In January 2025, BitFuFu announced that it had entered into a multi-year framework agreement with Bitmain, spanning 2024 to 2026, which grants the company the exclusive right—without obligation—to purchase up to 80,000 new S-series mining machines, including models such as the S21 XP and S21 Pro.

In October 2024, BitFuFu signed to acquire an 80 MW mining facility in Ethiopia and in September and November of the same year, the company entered into long-term leases on two U.S. mining facilities (totaling 33 MW) with purchase options. In February 2025, the company finalized a deal to acquire a 51 MW Bitcoin mining facility in Oklahoma, U.S.

As of June 30, 2025, BitFuFu managed a total hashrate of 36.2 EH/s and had a combined global power capacity of 728 MW across five continents.

=== Cloud mining ===
BitFuFu offers cloud mining services to both institutional and retail customers. Users can purchase cloud mining contracts via BitFuFu's mobile application or website, selecting desired hashrate and service duration to earn Bitcoin rewards, without the need to buy or manage mining hardware directly.

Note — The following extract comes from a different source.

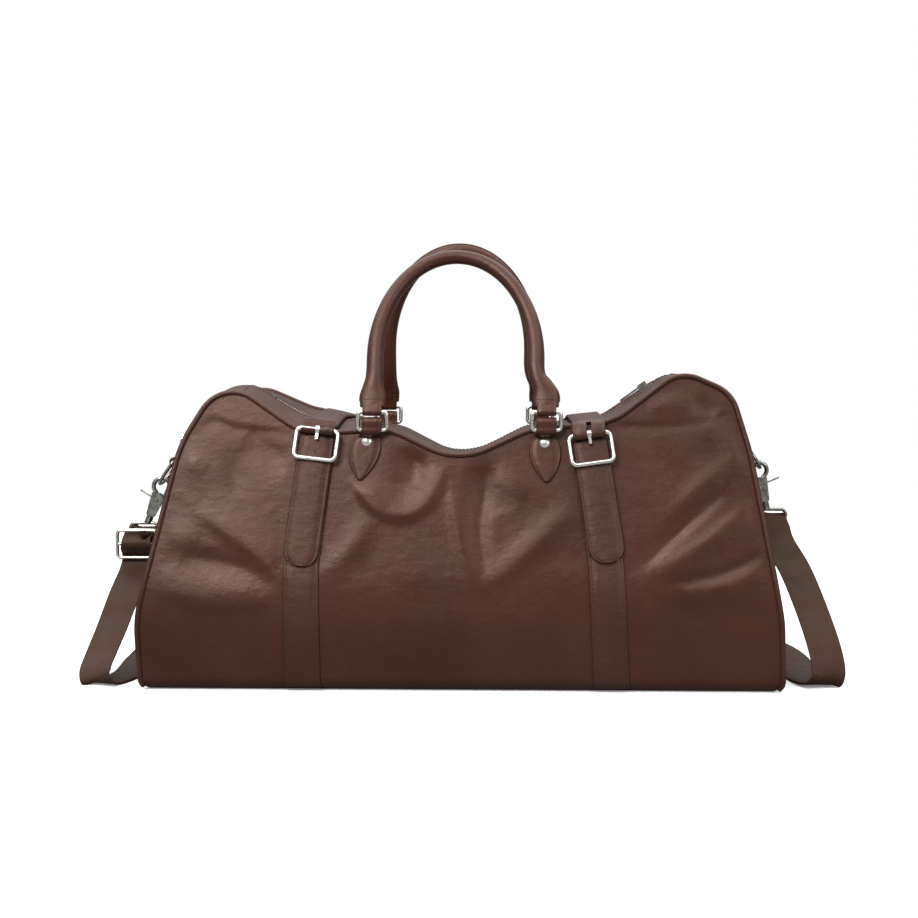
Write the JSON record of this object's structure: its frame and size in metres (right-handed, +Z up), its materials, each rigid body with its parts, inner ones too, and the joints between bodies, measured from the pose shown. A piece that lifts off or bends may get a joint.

BitFuFu is the world's largest cloud mining platform. In 2024, its cloud mining revenue increased by 52% to US$271 million. As of June 30, 2025, the platform had over 623,000 of registered users.

=== Miner sales ===
BitFuFu sells Bitcoin miners to clients, with the ability to source specific models based on clients’ specifications. Clients may opt to have the equipment hosted at BitFuFu's mining facilities, which provide standardized infrastructure, including rack space, power supply, network connectivity, and routine maintenance services.

=== Miner hosting ===
BitFuFu offers miner hosting services, allowing users to deploy their miners at the company's self-operated facilities. The platform handles installation, pool connectivity, and ongoing operational maintenance, eliminating the need for clients to construct dedicated infrastructure or perform daily upkeep. Clients retain full ownership of all mining rewards generated during the hosting period, and ownership of the equipment remains with the user upon completion of the service term.

=== Mining pool ===
BitFuFuPool is a private-label Bitcoin mining pool launched by BitFuFu in December 2024. It is accessible to users through the BitFuFu app when purchasing cloud mining products or miner services. The pool offers commission rates as low as 0%.

=== Mining software ===
In January 2025, BitFuFu launched BitFuFuOS, mining optimization software supporting customizable overclocking and underclocking modes. The system enables real-time adjustment of power and frequency to adapt to varying environmental conditions, with potential mining output increases of up to 20%.

=== Technology ===
BitFuFu's proprietary Aladdin system is designed to manage ultra-large-scale hash power, dynamically allocating hashrate between self-mining and cloud mining operations based on supply-demand conditions. Aladdin consists of three major components: FuFu Sentry for real-time monitoring and operational automation, FuFu Proxy System for precision hash routing between miners and pools, and FuFu Dispatcher Engine for stable protocol execution and hash distribution.

== History ==
BitFuFu was founded in December 2020 by Leo Lu. In late 2022, BitFuFu announced plans for a SPAC merger, and in early 2024, the company completed a business combination with Arisz Acquisition Corp. Following this merger, BitFuFu's Class A shares and warrants began trading on Nasdaq on March 1, 2024, under the ticker FUFU and FUFUW.

In March 2025, BitFuFu was announced as one of the largest corporate holdings of the new Bitwise Bitcoin Standard Corporations ETF, representing about 4.0% of the ETF's assets.

In May 2025, the company sponsored the Bitcoin 2025 conference in Las Vegas.